Después del desastroso mandato de Piero Francesco de Médicis, la ilustre familia fue expulsada de Florencia... Y en 1494 Savonarola pasó a presidir el gobierno de la ciudad. Las cartas de Sandro eran cada vez más alarmadas; Savonarola pretendía imponer un gobierno teocrático y de terror, en el que vestir sin decoro era castigado con la tortura. El pintor se lamentaba de cómo la ciudad más vanguardista del momento había llegado a esa situación de supresión de libertades. Decía también que había tenido que tomar medidas de precaución para escribirme, ya que Savonarola lo acosaba con preguntas sobre mí, asegurándole a Sandro que yo era un demonio y había que acabar conmigo. En 1497 las cartas de Sandro hablaban sobre la quema de libros que Savonarola había organizado en Florencia; la gente comenzaba a considerar excesivamente represor el gobierno del dominico, pero a quien hablaba abiertamente le cortaban la cabeza; Florencia vivía con un miedo constante.
Escribí a Sandro, y le hice intentar ver cómo todo lo que yo le había vaticinado se estaba cumpliendo. Había que parar a Savonarola, y Sandro tenía una posición lo suficientemente elevada como para poder influir en ello. Le pedí que buscara el apoyo de los otros artistas, que si era necesario acudieran a la autoridad papal. También le dije que, si ejecutaban a Savonarola, se aseguraran de destruir sus restos completamente. Le pedí que no me preguntara el motivo, pero que me hiciera caso si era sensato.
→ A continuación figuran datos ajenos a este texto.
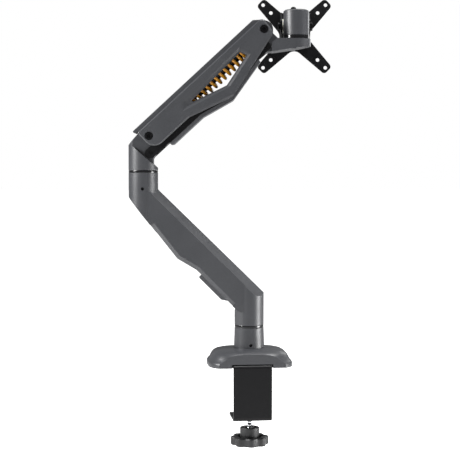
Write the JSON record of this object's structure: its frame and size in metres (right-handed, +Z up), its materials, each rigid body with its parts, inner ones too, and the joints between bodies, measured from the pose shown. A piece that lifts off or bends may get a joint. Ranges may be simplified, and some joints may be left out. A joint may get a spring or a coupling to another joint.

No queda mucho más que decir; Savonarola murió en la hoguera en 1498, y sus cenizas fueron dispersadas en el río. Nunca supe su verdadero nombre. Un año antes decidí cambiar de anfitrión, para conceder a Beatrice la libertad de ir junto a Sandro si lo deseaba… cosa que nunca sabré si finalmente hizo. Conseguí pasar desapercibida para la Historia, no así mi querido Sandro, más conocido por el sobrenombre de Boticelli. 

Nota: Los dos cuadros mencionados son "Virgen con Niño y dos ángeles" de Fra Filippo, y "Nacimiento de Venus" de Boticelli.